Tuesday, April 29th, 2008

heinz-top-this.jpgBrand: Heinz Ketchup
Execution: Consumer Generated Advertising Contest
Target: Burger Eaters
Rating: ****
Reviewer: David Vinjamuri

Description:
Heinz launched a promotional blitz in December of 2007 for a consumer-generated advertising contest called “Top This.” The challenge was to create a new television spot for Heinz. The winner would get $57,000 (the number taken from the ‘Heinz 57′ days) and would be aired on television. Runner ups would receive $5,700. Heinz promoted the contest on-pack with mentions on 57 million customized bottles and 200 million tailored packets with catchy taglines such as “Hungry for Fame?” and “Starving for the Spotlight?” Heinz also ran full-page ads in the New York Times and USA Today to promote the contest.

The winning ad was created by Chicagoland resident Matt Cozza, a Northwestern graduate, freelance cameraman and award-winning documentary filmmaker. The ad takes off from a personal experience of Cozza’s, where he sat down at a restaurant and found that Heinz ketchup was missing from his table, proceeded to swipe a bottle from another table and set off a chain reaction.  The ad will air on the Food Network.

What Works:
A win-win campaign for both Heinz and its consumers.  The 130-year-old brand pours some vitality into its creative efforts from outside the walls of agency-of-record Cramer-Krasselt.  Heinz consumers get to dream about creating a spot to air on national television and of winning a substantial prize.  Heinz builds momentum for the contest by picking the finalist videos from the thousands of entries itself, but allowing consumers to choose the winner.

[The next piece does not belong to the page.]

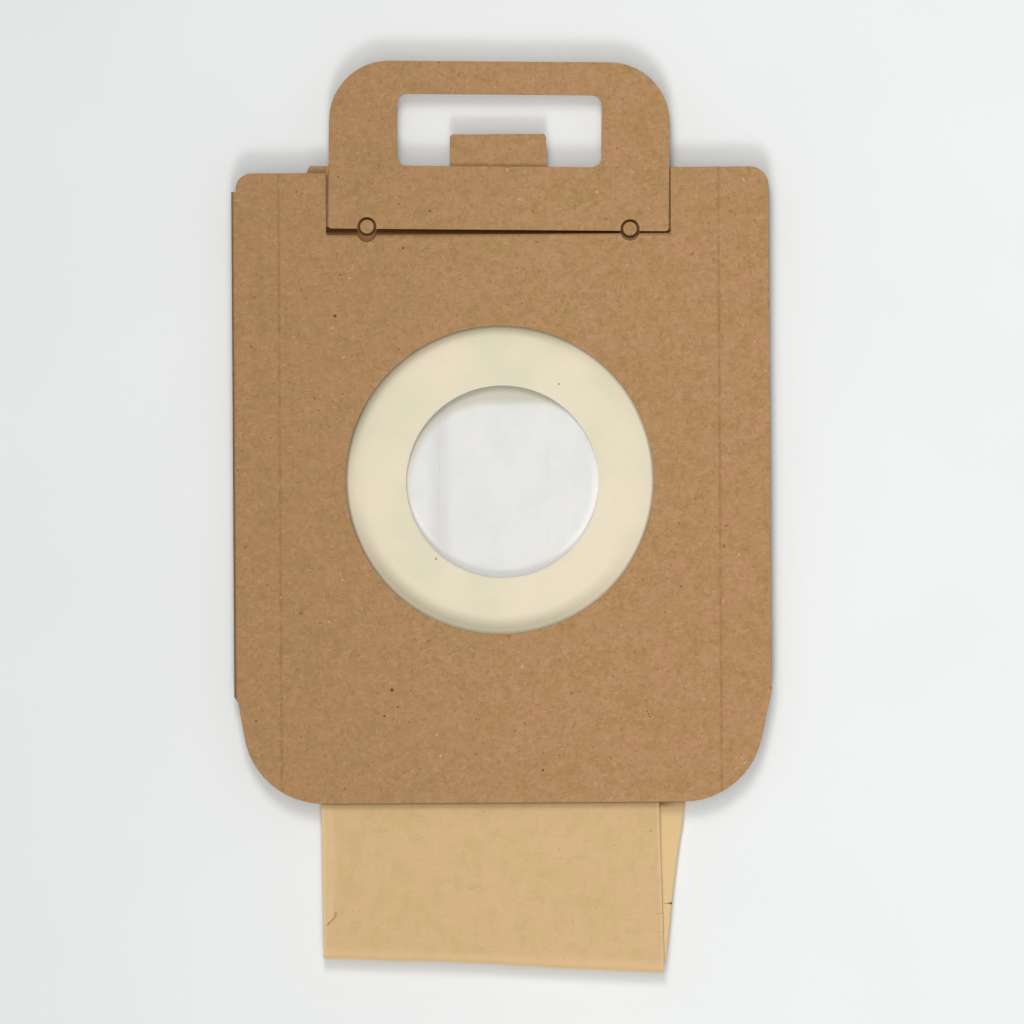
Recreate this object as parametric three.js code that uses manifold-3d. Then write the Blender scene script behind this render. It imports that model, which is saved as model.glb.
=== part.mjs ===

This is all, of course, textbook script for a consumer-generated marketing campaign, but Heinz has been exceptionally savvy in the way it has managed the process.  The promotional efforts sound impressive and reach a huge number of consumers, but they’re also exceptionally thrifty.  On-pack advertising has virtually no incremental cost for Heinz and one-time insertions in two newspapers are small cost items done more for publicity than actual consumer awareness.  Heinz also creates a customized, low-cost forum to air these spots before a friendly audience (on the Food Network) and consider them for further exposure.

The announcement of the winner creates a big PR opportunity for Heinz and results in some national news media coverage including a Fox Business News segment.

The final benefit may be as important as the rest.  Without abandoning its agency of record, Heinz essentially gets thousands of fully produced concept ads for free.   And many of these are not handicam efforts.  The myth behind consumer-generated marketing  campaigns is that every Dick and Jane can win.  The reality is somewhat different.  These campaigns have become a resume-builder for talented film school grads and independent producers.  Just the sort of folks that brands have difficulty accessing directly.

What Doesn’t:
Brands rarely consider that a consumer-generated advertising contest will wind up putting a new tagline – and possibly a new brand positioning – on air nationally.  While it seems inevitable that consumers play an increasingly large role in positioning and marketing brands, this is something different.  The contest format is artificial and can result in a tug on the brand in a particular direction that is larger and less gradual than consumer co-creation would normally produce.

While the campaign winner was a very solid ad, it does not break new ground for Heinz, which as not yet found as compelling a positioning as it achieved with the iconic spot “Anticipation” of the late 70′s – fueled by the Carly Simon hit of the same name. “Now We Can Eat,” positions Heinz as “what goes with food” but the product-as-hero format features the bottle more than the Ketchup.  Heinz already owns the category – it needs to create more hungry people to expand the category.

Branding Bottom Line:
A better spot than 80% of what’s on television.  For $57,000.  Top that.